> [Task to carry out] In the material below, the lines containing the word "bodies" are required; copy each of them.

> [Information supplied]
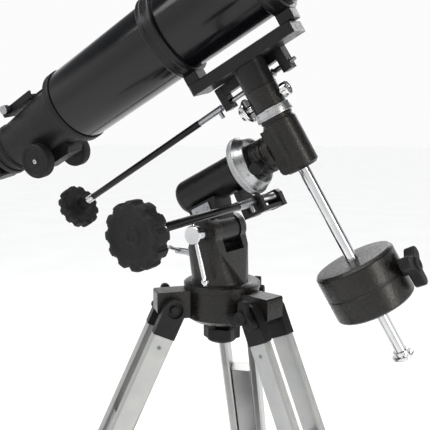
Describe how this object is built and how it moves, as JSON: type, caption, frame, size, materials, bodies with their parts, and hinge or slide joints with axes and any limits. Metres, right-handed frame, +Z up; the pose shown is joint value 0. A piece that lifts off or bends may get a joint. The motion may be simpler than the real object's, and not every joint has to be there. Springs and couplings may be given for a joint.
{
  "type": "telescope on tripod",
  "caption": "Small refracting telescope on an equatorial mount with counterweight and slow-motion cables, standing on a folding tripod with a tray.",
  "frame": {"origin": "middle of the bounding box at floor level", "axes": "+Z up; +X is the horizontal direction the polar axis leans up towards; +Y away from the counterweight side"},
  "size_m": [0.9078, 0.5966, 1.2042],
  "materials": {
    "black_paint": "satin black paint",
    "hammertone": "black hammertone paint",
    "tube_gloss": "gloss black enamel over aluminium",
    "black_plastic": "matt black",
    "chrome": "polished",
    "steel": "brushed",
    "silver_dial": "satin anodised with engraved divisions",
    "aluminium": "satin extruded",
    "rubber": "smooth",
    "glass": "coated"
  },
  "bodies": {
    "tripod": {"tripod_hub": "hammertone", "accessory_tray": "black_plastic", "leg1_cap_a": "black_plastic", "leg1_cap_b": "black_plastic", "leg1_rails": "aluminium", "leg2_cap_a": "black_plastic", "leg2_cap_b": "black_plastic", "leg2_rails": "aluminium", "leg3_cap_a": "black_plastic", "leg3_cap_b": "black_plastic", "leg3_rails": "aluminium", "brace_1": "black_plastic", "brace_2": "black_plastic", "brace_3": "black_plastic"},
    "base": {"mount_base": "hammertone"},
    "azimuth_bolt": {"azimuth_knob": "black_plastic"},
    "latitude_clamp": {"latitude_lever": "chrome"},
    "latitude_jack": {"latitude_screw": "steel"},
    "polar_axis": {"polar_housing": "black_paint", "latitude_plate": "steel", "hour_worm_carrier": "black_paint"},
    "hour_drive": {"hour_worm": "steel", "hour_flex_shaft": "rubber", "hour_knob": "black_plastic"},
    "hour_dial": {"hour_circle": "silver_dial"},
    "declination_body": {"declination_housing": "hammertone", "declination_stop": "chrome", "weight_shaft": "chrome"},
    "hour_clamp": {"hour_lock": "black_plastic"},
    "declination_dial": {"declination_circle": "silver_dial"},
    "declination_clamp": {"declination_lock": "chrome"},
    "weight": {"counterweight": "hammertone"},
    "weight_clamp": {"weight_knob": "black_plastic"},
    "tube_assembly": {"saddle": "black_paint", "tube_ring_rear": "black_paint", "tube_ring_front": "black_paint", "main_tube": "tube_gloss", "rear_cell": "black_plastic", "focuser_body": "black_plastic", "finder_shoe": "black_plastic", "dew_shield": "tube_gloss", "objective_cell": "black_plastic", "objective_lens": "glass"},
    "declination_drive": {"declination_worm": "steel", "declination_flex_shaft": "rubber", "declination_knob": "black_plastic"},
    "focus_wheel": {"focus_knobs": "black_plastic"},
    "focus_tube": {"drawtube": "black_plastic"},
    "eye_end": {"star_diagonal": "black_plastic", "eyepiece": "black_plastic"},
    "leg1_lower": {"leg1_inner": "aluminium", "leg1_foot": "rubber"},
    "leg1_bolt": {"leg1_hinge_bolt": "black_plastic"},
    "leg2_lower": {"leg2_inner": "aluminium", "leg2_foot": "rubber"},
    "leg2_bolt": {"leg2_hinge_bolt": "black_plastic"},
    "leg3_lower": {"leg3_inner": "aluminium", "leg3_foot": "rubber"},
    "leg3_bolt": {"leg3_hinge_bolt": "black_plastic"}
  },
  "joints": [
    {"name": "azimuth", "type": "hinge", "parent": "tripod", "child": "base", "pos_m": [-0.09452, -0.02738, 0.605], "axis": [0, 0, 1], "continuous": true},
    {"name": "azimuth_bolt_turn", "type": "hinge", "parent": "tripod", "child": "azimuth_bolt", "pos_m": [-0.09452, -0.02738, 0.605], "axis": [0, 0, 1], "continuous": true},
    {"name": "latitude", "type": "hinge", "parent": "base", "child": "polar_axis", "pos_m": [-0.09452, -0.02738, 0.66835], "axis": [0, -1, 0], "range_deg": [-14, 30]},
    {"name": "latitude_clamp_turn", "type": "hinge", "parent": "base", "child": "latitude_clamp", "pos_m": [-0.09452, -0.02738, 0.66835], "axis": [0, -1, 0], "range_deg": [-30, 30]},
    {"name": "latitude_jack_turn", "type": "hinge", "parent": "base", "child": "latitude_jack", "pos_m": [-0.09452, -0.02738, 0.638], "axis": [-1, 0, 0], "continuous": true},
    {"name": "hour", "type": "hinge", "parent": "polar_axis", "child": "declination_body", "pos_m": [-0.01291, -0.02738, 0.7622], "axis": [0.8988, 0, 0.4384], "range_deg": [-68, 65]},
    {"name": "hour_dial_turn", "type": "hinge", "parent": "polar_axis", "child": "hour_dial", "pos_m": [-0.01291, -0.02738, 0.7622], "axis": [0.8988, 0, 0.4384], "continuous": true},
    {"name": "hour_slow_motion", "type": "hinge", "parent": "polar_axis", "child": "hour_drive", "pos_m": [-0.0474, -0.02738, 0.70288], "axis": [0.0268, -0.9981, -0.0549], "continuous": true},
    {"name": "hour_clamp_turn", "type": "hinge", "parent": "declination_body", "child": "hour_clamp", "pos_m": [-0.04001, -0.02605, 0.74247], "axis": [0.0971, -0.9751, -0.1991], "continuous": true},
    {"name": "declination", "type": "hinge", "parent": "declination_body", "child": "tube_assembly", "pos_m": [-0.01291, -0.02738, 0.7622], "axis": [-0.4275, -0.2215, 0.8765], "continuous": true},
    {"name": "declination_dial_turn", "type": "hinge", "parent": "declination_body", "child": "declination_dial", "pos_m": [-0.01291, -0.02738, 0.7622], "axis": [-0.4275, -0.2215, 0.8765], "continuous": true},
    {"name": "declination_clamp_turn", "type": "hinge", "parent": "declination_body", "child": "declination_clamp", "pos_m": [-0.03365, -0.03812, 0.80471], "axis": [-0.8988, 0, -0.4384], "continuous": true},
    {"name": "declination_slow_motion", "type": "hinge", "parent": "tube_assembly", "child": "declination_drive", "pos_m": [-0.04527, -0.02076, 0.82853], "axis": [-0.8825, 0.0081, -0.4702], "continuous": true},
    {"name": "weight_slide", "type": "slide", "parent": "declination_body", "child": "weight", "axis": [-0.4275, -0.2215, 0.8765], "range_m": [-0.045, 0.095]},
    {"name": "weight_clamp_turn", "type": "hinge", "parent": "weight", "child": "weight_clamp", "pos_m": [0.05548, 0.00807, 0.62197], "axis": [0.8988, 0, 0.4384], "continuous": true},
    {"name": "focus", "type": "slide", "parent": "tube_assembly", "child": "focus_tube", "axis": [-0.8884, -0.0765, -0.4526], "range_m": [0, 0.075]},
    {"name": "focus_wheel_turn", "type": "hinge", "parent": "tube_assembly", "child": "focus_wheel", "pos_m": [-0.30273, -0.07469, 0.74694], "axis": [-0.1673, 0.9721, 0.1641], "continuous": true},
    {"name": "diagonal_turn", "type": "hinge", "parent": "focus_tube", "child": "eye_end", "pos_m": [-0.37832, -0.08775, 0.74728], "axis": [0.8884, 0.0765, 0.4526], "continuous": true},
    {"name": "leg1_slide", "type": "slide", "parent": "tripod", "child": "leg1_lower", "axis": [-0.2688, -0.3261, -0.9063], "range_m": [0, 0.3]},
    {"name": "leg1_bolt_turn", "type": "hinge", "parent": "tripod", "child": "leg1_bolt", "pos_m": [-0.13141, -0.07213, 0.587], "axis": [0.7716, -0.6361, 0], "continuous": true},
    {"name": "leg2_slide", "type": "slide", "parent": "tripod", "child": "leg2_lower", "axis": [0.4168, -0.0698, -0.9063], "range_m": [0, 0.3]},
    {"name": "leg2_bolt_turn", "type": "hinge", "parent": "tripod", "child": "leg2_bolt", "pos_m": [-0.03731, -0.03695, 0.587], "axis": [0.165, 0.9863, 0], "continuous": true},
    {"name": "leg3_slide", "type": "slide", "parent": "tripod", "child": "leg3_lower", "axis": [-0.148, 0.3959, -0.9063], "range_m": [0, 0.3]},
    {"name": "leg3_bolt_turn", "type": "hinge", "parent": "tripod", "child": "leg3_bolt", "pos_m": [-0.11483, 0.02695, 0.587], "axis": [-0.9367, -0.3502, 0], "continuous": true}
  ],
  "couplings": [
    {"joint": "focus_wheel_turn", "follows": "focus", "rad_per_m": 153.85}
  ]
}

> [Response]
Describe how this object is built and how it moves, as JSON: type, caption, frame, size, materials, bodies with their parts, and hinge or slide joints with axes and any limits. Metres, right-handed frame, +Z up; the pose shown is joint value 0. A piece that lifts off or bends may get a joint. The motion may be simpler than the real object's, and not every joint has to be there. Springs and couplings may be given for a joint.
  "bodies": {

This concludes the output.